_Task brief_: Write out the listing exactly as it is given.

----------------------------------------

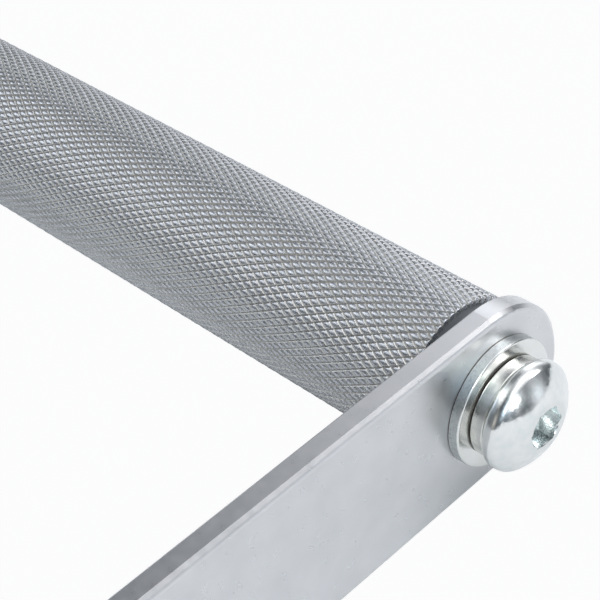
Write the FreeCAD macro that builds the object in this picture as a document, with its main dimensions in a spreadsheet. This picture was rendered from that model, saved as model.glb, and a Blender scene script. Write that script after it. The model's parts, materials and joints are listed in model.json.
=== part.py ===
import FreeCAD, Part
import math
import os
import Sketcher

# Single cable handle: a knurled grip that spins on a fixed axle, held in a stirrup
# bent from one flat bar, with a swivel eye on the bridge for the cable's clip.
# All lengths are in millimetres. The handle lies flat: X runs along the grip,
# -Y points to the eye, Z is up across the bar's width, and the origin is on the
# floor under the middle of the handle's outline.

doc = FreeCAD.newDocument("cable_handle")

# Driving dimensions
SIZES = {
    # stirrup bar, its bends and its holes
    "strap_width": 30.0,
    "strap_thickness": 4.0,
    "inner_span": 140.0,
    "leg_corner": 84.0,
    "bridge_reach": 134.0,
    "bridge_width": 48.0,
    "bend_radius": 14.0,
    "outer_edge_bevel": 0.8,
    "outer_edge_round": 1.0,
    "inner_edge_bevel": 0.4,
    "bolt_hole_diameter": 10.5,
    # grip tube and its flanged bushes
    "grip_diameter": 27.0,
    "grip_bore": 21.0,
    "grip_end_bevel": 0.3,
    "grip_mouth_bevel": 0.5,
    "bush_flange_diameter": 25.0,
    "bush_flange_thickness": 2.4,
    "bush_flange_bevel": 0.3,
    "bush_sleeve_length": 18.0,
    "bush_lead_bevel": 1.0,
    "grip_side_play": 0.3,
    # fixed axle with a tapped hole in each end
    "axle_diameter": 16.0,
    "axle_end_bevel": 0.8,
    "tapped_depth": 18.0,
    # button screw, lock washer and flat washer at each end of the axle
    "screw_diameter": 10.0,
    "screw_length": 20.0,
    "screw_tip_bevel": 1.2,
    "head_diameter": 17.8,
    "head_height": 5.15,
    "head_rim_height": 2.0,
    "head_rim_round": 1.8,
    "head_foot_round": 0.8,
    "head_crown_diameter": 8.6,
    "socket_width": 6.1,
    "socket_depth": 3.2,
    "socket_drill_diameter": 5.4,
    "socket_mouth_diameter": 6.5,
    "flat_washer_diameter": 21.0,
    "flat_washer_bore": 10.5,
    "flat_washer_thickness": 1.8,
    "flat_washer_edge_round": 0.35,
    "lock_washer_diameter": 16.2,
    "lock_washer_bore": 10.2,
    "lock_washer_thickness": 2.7,
    "lock_washer_seat_diameter": 13.6,
    "lock_washer_edge_relief": 0.28,
    "lock_washer_edge_round": 0.25,
    "lock_washer_slit": 1.2,
    "lock_washer_slit_rake": 1.4,
    # swivel: sleeve bush, two thrust washers, steel washer and self-locking nut
    "shank_diameter": 12.0,
    "swivel_bush_diameter": 16.0,
    "thrust_washer_diameter": 22.0,
    "thrust_washer_thickness": 1.5,
    "thrust_washer_edge_bevel": 0.3,
    "swivel_play": 0.3,
    "swivel_washer_diameter": 23.5,
    "swivel_washer_thickness": 2.5,
    "swivel_washer_edge_round": 0.5,
    "nut_width": 18.0,
    "nut_height": 9.0,
    "nut_corner_cut": 1.0,
    "nut_collar_diameter": 17.0,
    "nut_collar_height": 3.0,
    "nut_collar_round": 0.8,
    "insert_diameter": 14.6,
    "insert_thickness": 2.2,
    "insert_lip": 0.5,
    "shank_overhang": 2.0,
    "shank_tip_bevel": 1.3,
    # swivel eye
    "shoulder_diameter": 20.0,
    "shoulder_length": 4.0,
    "shoulder_edge_bevel": 0.8,
    "neck_length": 2.0,
    "eye_hole_diameter": 16.0,
    "eye_wall": 6.5,
    "eye_thickness": 10.0,
    # clearances and the allowances of the model itself
    "running_clearance": 0.06,
    "seated_clearance": 0.03,
    "loose_clearance": 0.2,
    "cut_overrun": 2.0,
    "match_tolerance": 0.001,
}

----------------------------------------

_Output below_:
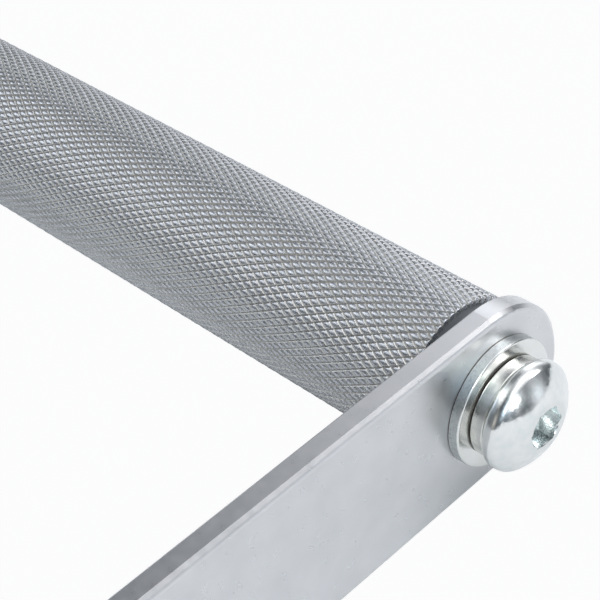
Write the FreeCAD macro that builds the object in this picture as a document, with its main dimensions in a spreadsheet. This picture was rendered from that model, saved as model.glb, and a Blender scene script. Write that script after it. The model's parts, materials and joints are listed in model.json.
=== part.py ===
import FreeCAD, Part
import math
import os
import Sketcher

# Single cable handle: a knurled grip that spins on a fixed axle, held in a stirrup
# bent from one flat bar, with a swivel eye on the bridge for the cable's clip.
# All lengths are in millimetres. The handle lies flat: X runs along the grip,
# -Y points to the eye, Z is up across the bar's width, and the origin is on the
# floor under the middle of the handle's outline.

doc = FreeCAD.newDocument("cable_handle")

# Driving dimensions
SIZES = {
    # stirrup bar, its bends and its holes
    "strap_width": 30.0,
    "strap_thickness": 4.0,
    "inner_span": 140.0,
    "leg_corner": 84.0,
    "bridge_reach": 134.0,
    "bridge_width": 48.0,
    "bend_radius": 14.0,
    "outer_edge_bevel": 0.8,
    "outer_edge_round": 1.0,
    "inner_edge_bevel": 0.4,
    "bolt_hole_diameter": 10.5,
    # grip tube and its flanged bushes
    "grip_diameter": 27.0,
    "grip_bore": 21.0,
    "grip_end_bevel": 0.3,
    "grip_mouth_bevel": 0.5,
    "bush_flange_diameter": 25.0,
    "bush_flange_thickness": 2.4,
    "bush_flange_bevel": 0.3,
    "bush_sleeve_length": 18.0,
    "bush_lead_bevel": 1.0,
    "grip_side_play": 0.3,
    # fixed axle with a tapped hole in each end
    "axle_diameter": 16.0,
    "axle_end_bevel": 0.8,
    "tapped_depth": 18.0,
    # button screw, lock washer and flat washer at each end of the axle
    "screw_diameter": 10.0,
    "screw_length": 20.0,
    "screw_tip_bevel": 1.2,
    "head_diameter": 17.8,
    "head_height": 5.15,
    "head_rim_height": 2.0,
    "head_rim_round": 1.8,
    "head_foot_round": 0.8,
    "head_crown_diameter": 8.6,
    "socket_width": 6.1,
    "socket_depth": 3.2,
    "socket_drill_diameter": 5.4,
    "socket_mouth_diameter": 6.5,
    "flat_washer_diameter": 21.0,
    "flat_washer_bore": 10.5,
    "flat_washer_thickness": 1.8,
    "flat_washer_edge_round": 0.35,
    "lock_washer_diameter": 16.2,
    "lock_washer_bore": 10.2,
    "lock_washer_thickness": 2.7,
    "lock_washer_seat_diameter": 13.6,
    "lock_washer_edge_relief": 0.28,
    "lock_washer_edge_round": 0.25,
    "lock_washer_slit": 1.2,
    "lock_washer_slit_rake": 1.4,
    # swivel: sleeve bush, two thrust washers, steel washer and self-locking nut
    "shank_diameter": 12.0,
    "swivel_bush_diameter": 16.0,
    "thrust_washer_diameter": 22.0,
    "thrust_washer_thickness": 1.5,
    "thrust_washer_edge_bevel": 0.3,
    "swivel_play": 0.3,
    "swivel_washer_diameter": 23.5,
    "swivel_washer_thickness": 2.5,
    "swivel_washer_edge_round": 0.5,
    "nut_width": 18.0,
    "nut_height": 9.0,
    "nut_corner_cut": 1.0,
    "nut_collar_diameter": 17.0,
    "nut_collar_height": 3.0,
    "nut_collar_round": 0.8,
    "insert_diameter": 14.6,
    "insert_thickness": 2.2,
    "insert_lip": 0.5,
    "shank_overhang": 2.0,
    "shank_tip_bevel": 1.3,
    # swivel eye
    "shoulder_diameter": 20.0,
    "shoulder_length": 4.0,
    "shoulder_edge_bevel": 0.8,
    "neck_length": 2.0,
    "eye_hole_diameter": 16.0,
    "eye_wall": 6.5,
    "eye_thickness": 10.0,
    # clearances and the allowances of the model itself
    "running_clearance": 0.06,
    "seated_clearance": 0.03,
    "loose_clearance": 0.2,
    "cut_overrun": 2.0,
    "match_tolerance": 0.001,
}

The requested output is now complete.